Thursday, March 23, 2006

Pentagon to review policy on planting news stories

World News Article | Reuters.co.uk

Thu Mar 23, 2006 10:55 PM GMT

By Will Dunham

WASHINGTON (Reuters) - The Pentagon will review whether it is proper for the military to pay news organisations to publish positive stories secretly written by U.S. forces, Defence Secretary Donald Rumsfeld said on Thursday.

During a briefing, Rumsfeld refused to give his opinion on the propriety of the practice.

Asked if he agreed with comments by Marine Corps Gen. Peter Pace, chairman of the Joint Chiefs of Staff, that the military should disclose when it pays for a story, Rumsfeld said, "No, I said we would take it under advisement and take a look at it. I'm not going to make a judgement off the top of my head."

Following a report in the Los Angeles Times in November, the U.S. military acknowledged that troops in an "information operations" task force were writing articles with positive messages about the mission in Iraq that were translated into Arabic and planted in Iraqi newspapers in return for money.

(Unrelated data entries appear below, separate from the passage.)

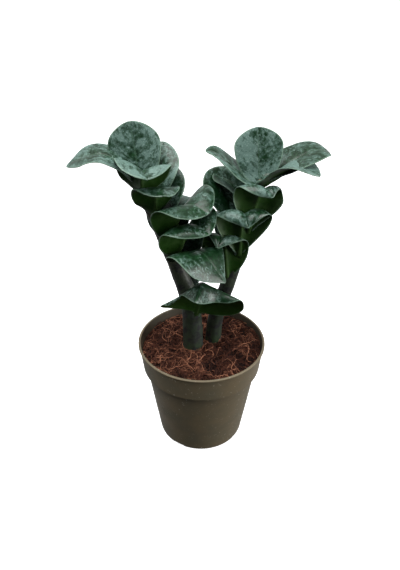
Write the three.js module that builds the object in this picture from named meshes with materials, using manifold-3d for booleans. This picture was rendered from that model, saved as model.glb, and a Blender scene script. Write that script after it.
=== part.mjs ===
import * as THREE from 'three';
import { mergeVertices } from 'three/addons/utils/BufferGeometryUtils.js';
import Module from 'manifold-3d';

// A compact aroid house plant with two leafy fronds, standing in coir in a moulded nursery pot.
// Millimetres, +Z up, the origin at the middle of the pot's underside, the viewer on the -Y side.

// Driving dimensions of the pot
const RIM_RADIUS = 60;
const POT_HEIGHT = 105.7;
const BASE_RADIUS = 41.4;
const WALL = 1.3;
const FLOOR = 2;
const FOOT_ROUND = 3;
const LIP_HEIGHT = 1.8;
const LIP_REACH = 1.1;
const RIM_BEVEL = 0.6;
const COLLAR_FOOT = 80;
const COLLAR_STEP = 3.1;
const BODY_SLOPE = 0.147;
const POT_SIDES = 60;
const NOTCH_COUNT = 4;
const NOTCH_FIRST = -122;
const NOTCH_WIDTH = 12;
const NOTCH_HEIGHT = 2.8;
const NOTCH_DEPTH = 9;
const NOTCH_OUT = 1;

// Driving dimensions of the coir
const CLEAR = 0.3;
const COIR_LEVEL = 96;
const COIR_TILT = 0.04;
const COIR_DOME = 1.2;
const COIR_RELIEF = 0.9;
const COIR_RINGS = 13;
const COIR_SIDES = 48;
const SMALL_LUMP = 3.4;
const LARGE_LUMP = 7.5;
const FACET_SAG = 0.1;
const HOLE_OVER = 30;

// Driving dimensions of the fronds
const STEM_SIDES = 12;
const STEM_STEP = 11;
const STEM_CAP = 1;
const BLADE_ROWS = 9;
const BLADE_COLUMNS = 6;
const RIB_STEPS = 4;
const BLADE_HALF_THICKNESS = 0.75;
const RIM_HALF_THICKNESS = 0.45;
const STALK_HALF_THICKNESS = 2;
const STALK_HALF_WIDTH = 3.2;
const STALK_SPAN = 0.25;
const TIP_HALF_WIDTH = 0.7;
const FOOT_DEPTH = 0.75;
const HEEL_SPAN = 0.34;

const DEGREE = Math.PI / 180;
const SAME_POINT = 1e-4;

const wasm = await Module();
wasm.setup();

// Stem centre lines, foot in the coir first: x, y, z and the diameter there
const LEFT_STEM = [
  [-8, -2, 62, 12],
  [-8, -2, 76, 19],
  [-8, -2, 98, 19.5],
  [-8.5, -2, 124, 18],
  [-10, -2, 146, 17],
  [-15, -2, 166, 15.5],
  [-24, -2, 191, 13],
  [-35, -2, 219, 10.5],
  [-46, -2, 247, 8.5],
  [-52, -1, 264, 7],
  [-53, -1, 267, 5],
];
const RIGHT_STEM = [
  [11, 9, 62, 9],
  [11, 9, 76, 14.5],
  [11, 9, 98, 15],
  [12.5, 9, 122, 14.5],
  [17, 9, 142, 14],
  [23, 8, 162, 13],
  [30, 8, 187, 11.5],
  [37, 8, 212, 10],
  [43, 8, 237, 8.5],
  [46, 8, 254, 7],
  [46.5, 8, 261, 4],
];

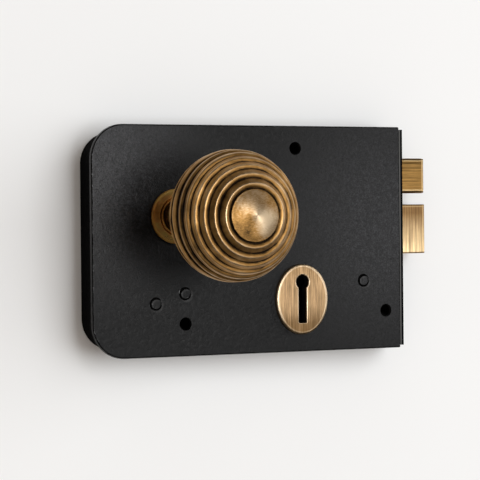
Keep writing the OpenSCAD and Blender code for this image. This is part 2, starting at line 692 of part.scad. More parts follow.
// Window in a lever: two pockets under a tooth that hangs from the top edge
module lever_window() difference() {
    block_2d([stump[0] - travel - stump_r - tooth_play, stump[1] - stump_r - stump_lift],
        [stump[0] + stump_r + window_gap, stump[1] + stump_r + window_gap]);
    block_2d([stump[0] - stump_r - tooth_play - tooth_w, stump[1] + stump_r - tooth_bite],
        [stump[0] - stump_r - tooth_play, stump[1] + stump_r + window_gap + cut]);
}

window_top_w = 3;                             // metal over a lever's window
window_side_w = 4;                            // metal beside it
lever_top = stump[1] + stump_r + window_gap + window_top_w;
lever_right = stump[0] + stump_r + window_gap + window_side_w;
lever_crest_x = 52;                           // where a lever's top edge starts
lever_neck = [44, -6];
lever_elbow = [25.6, 11.7];                   // corner of the arm's upper edge, from the pivot
lever_heel_x = 30;                            // corner of the arm's lower edge, from the pivot
toe_reach = 3.8;                              // how far the toe passes the stop post's middle
eye_blend = [-2, 0.5];                        // where the arm's edges start inside the eye
belly_w = 10;
module lever_arm() difference() {
    toe_right = lever_stop[0] + toe_reach;
    polygon([lever_pivot + [eye_blend[0], lever_eye_r - eye_blend[1]], lever_pivot + lever_elbow,
        lever_neck, [lever_crest_x, lever_top],
        [lever_right, lever_top], [lever_right, toe_z + toe_h], [toe_right, toe_z + toe_h],
        [toe_right, toe_z], [key_x + key_sweep_r - 2 * seat_gap - toe_h, toe_z],
        [key_x - key_sweep_r - window_gap, key[1] - seat_gap], lever_pivot + [lever_heel_x, 0],
        lever_pivot + [eye_blend[0], eye_blend[1] - lever_eye_r]]);
    difference() {
        translate(key) circle(key_sweep_r);
        // the belly that the key's bit lifts
        translate(key + [-belly_w / 2, belly_r]) square([belly_w, key_sweep_r - belly_r + cut]);
    }
}
module lever(y0, y1) difference() {
    union() {
        bar_y(lever_pivot, lever_eye_r, y0, y1);
        slab(y0, y1) lever_arm();
    }
    bar_y(lever_pivot, post_r + run_gap, y0 - cut, y1 + cut);
    slab(y0 - cut, y1 + cut) lever_window();
}
module rear_lever() color([0.74, 0.64, 0.4]) lever(rear_lever_front, rear_lever_back);
module front_lever() color([0.74, 0.64, 0.4]) lever(front_lever_front, front_lever_back);

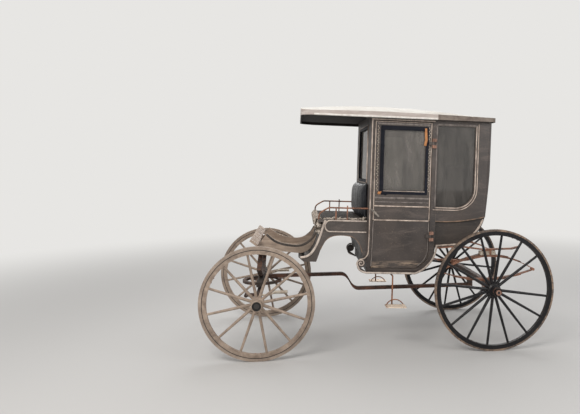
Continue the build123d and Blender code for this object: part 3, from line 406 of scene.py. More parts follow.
class Look(Nodes):
    """A material in the making, with ways to lay patterns, colours and relief on it."""

    def __init__(self, name):
        super().__init__(bpy.data.materials.new(f"{name}_look"))
        self.shader = self.tree.nodes["Principled BSDF"]
        self.surface = self.tree.nodes["Material Output"].inputs["Surface"]
        self.place = self.add("TexCoord").outputs["Object"]

    def noise(self, scale, detail=4.0, rough=0.55, stretch=None, distortion=0.0):
        """Cloudy pattern, drawn out along an axis where its stretch is below 1."""
        place = self.place
        if stretch:
            place = self.add("Mapping", {"Vector": place, "Scale": stretch}).outputs["Vector"]
        return self.add("TexNoise", {
            "Vector": place, "Scale": scale, "Detail": detail, "Roughness": rough, "Distortion": distortion,
        }).outputs["Fac"]

    def weave(self, scale, direction):
        """Fine parallel threads."""
        return self.add(
            "TexWave", {"Vector": self.place, "Scale": scale}, wave_type="BANDS", bands_direction=direction,
        ).outputs["Fac"]

    def band(self, value, low, high, out_low=0.0, out_high=1.0):
        """The stretch of a value from low to high, spread from out_low to out_high and held beyond."""
        return self.add("MapRange", {
            "Value": value, "From Min": low, "From Max": high, "To Min": out_low, "To Max": out_high,
        }, clamp=True).outputs["Result"]

    def blend(self, share, first, second):
        """Two colours mixed, from all of the first to all of the second."""
        return self.add("Mix", {0: share, 6: first, 7: second}, data_type="RGBA").outputs[2]

    def world(self, output, axis):
        """The surface's world Position or Normal along one axis."""
        geometry = self.add("NewGeometry")
        return self.add("SeparateXYZ", {0: geometry.outputs[output]}).outputs[axis]

    def facing(self, axis, low, high):
        """From 0 to 1 as the surface turns along one world axis."""
        return self.band(self.world("Normal", axis), low, high)

    def along(self, axis, low, high):
        """From 0 to 1 along one world axis."""
        return self.band(self.world("Position", axis), low, high)

    def inward(self):
        """1 where the surface looks toward the middle plane of the vehicle."""
        across = self.maths("MULTIPLY", self.world("Normal", "Y"), self.world("Position", "Y"))
        return self.band(across, -0.05, -0.10)

    def edges(self, radius=0.004):
        """White where an edge is exposed, from the difference between a rounded and the true normal."""
        bevel = self.add("Bevel", {"Radius": radius}, samples=4).outputs["Normal"]
        true = self.add("NewGeometry").outputs["Normal"]
        alike = self.add("VectorMath", {0: bevel, 1: true}, operation="DOT_PRODUCT").outputs["Value"]
        return self.band(self.maths("SUBTRACT", 1.0, alike), 0.02, 0.35)

    def bump(self, height, strength, distance):
        """Relief of the surface."""
        node = self.add("Bump", {"Height": height, "Strength": strength, "Distance": distance})
        self.feed(self.shader.inputs["Normal"], node.outputs["Normal"])

    def finish(self, colour, rough, **sockets):
        """The material, with its colour, roughness and any other of the shader's sockets."""
        self.feed(self.shader.inputs["Base Color"], colour)
        self.feed(self.shader.inputs["Roughness"], rough)
        for key, value in sockets.items():
            self.feed(self.shader.inputs[key.replace("_", " ")], value)
        return self.owner


def toned(colour, factor):
    """A colour made lighter or darker, with no part of it above 1."""
    return tuple(min(1.0, c * factor) for c in colour)


# Camera and light

# the photograph's width and the focal length in its pixels
PHOTO_WIDTH = 580
FOCAL_PX = 558.4
SENSOR = 36.0
CAMERA_PLACE = (-0.702, -5.403, 1.630)
CAMERA_YAW = 0.0998
CAMERA_DOWN = 0.0355
CAMERA_ROLL = 0.0109
# the picture is a part of a wider one: its middle lies off the lens axis
CAMERA_SHIFT = (-0.1086, -0.0365)

ROOM_LIGHT = (1.0, 0.985, 0.96)
ROOM_STRENGTH = 0.42
BACKGROUND = (0.80, 0.79, 0.77)
FLOOR_SIZE = 60.0
FLOOR_COLOUR = (0.56, 0.555, 0.55)
FLOOR_ROUGHNESS = 0.85
# distances from the middle between which the floor fades into the background
FLOOR_FADE = (2.6, 9.0)
WHITE = (1.0, 1.0, 1.0)
# name, place, aim, size, power and colour
LAMPS = (
    ("key", (-2.6, -4.2, 4.6), (0.0, 0.0, 1.0), (3.0, 2.0), 190, (1.0, 0.97, 0.93)),
    ("fill", (3.6, -4.0, 2.6), (0.4, 0.0, 1.0), (3.0, 2.5), 70, WHITE),
    ("top", (0.0, 1.2, 5.0), (0.0, 0.0, 1.0), (4.0, 3.0), 88, WHITE),
    ("back", (1.5, 5.0, 3.2), (0.0, 0.0, 1.0), (4.0, 2.5), 90, WHITE),
)


def make_camera():
    """The photograph's camera."""
    data = bpy.data.cameras.new("photo_camera")
    data.sensor_width = SENSOR
    data.lens = SENSOR * FOCAL_PX / PHOTO_WIDTH
    data.shift_x, data.shift_y = CAMERA_SHIFT
    camera = bpy.data.objects.new("photo_camera", data)
    bpy.context.collection.objects.link(camera)
    turn = Matrix.Rotation(-CAMERA_YAW, 4, "Z") @ Matrix.Rotation(math.pi / 2 - CAMERA_DOWN, 4, "X")
    camera.matrix_world = Matrix.Translation(CAMERA_PLACE) @ turn @ Matrix.Rotation(-CAMERA_ROLL, 4, "Z")
    bpy.context.scene.camera = camera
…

The stories were planted with the help of Lincoln Group, a Washington-based defence contractor, officials said.

Army Gen. George Casey, commander of U.S. forces in Iraq, said on March 3 that an investigation he ordered by a Navy admiral into the practice "found that we were operating within our authorities and responsibilities." Casey said at the time that the military had not discontinued the practice.

"General Casey did ask for a study of what took place, and that it's finished but he hasn't reviewed it and it's not been sent here, and that the rumour is that it does not find anything that was done outside of policy because the policy is silent on that issue (of paying to plant stories), as I understand it," Rumsfeld said.

Rumsfeld said that any articles that were planted were "truthful," but he added, "I am not going to defend it, because I don't have sufficient knowledge about what actually was done at what level by whom and for what purpose. And I'm kind of old-fashioned. I like to engage my brain before my mouth."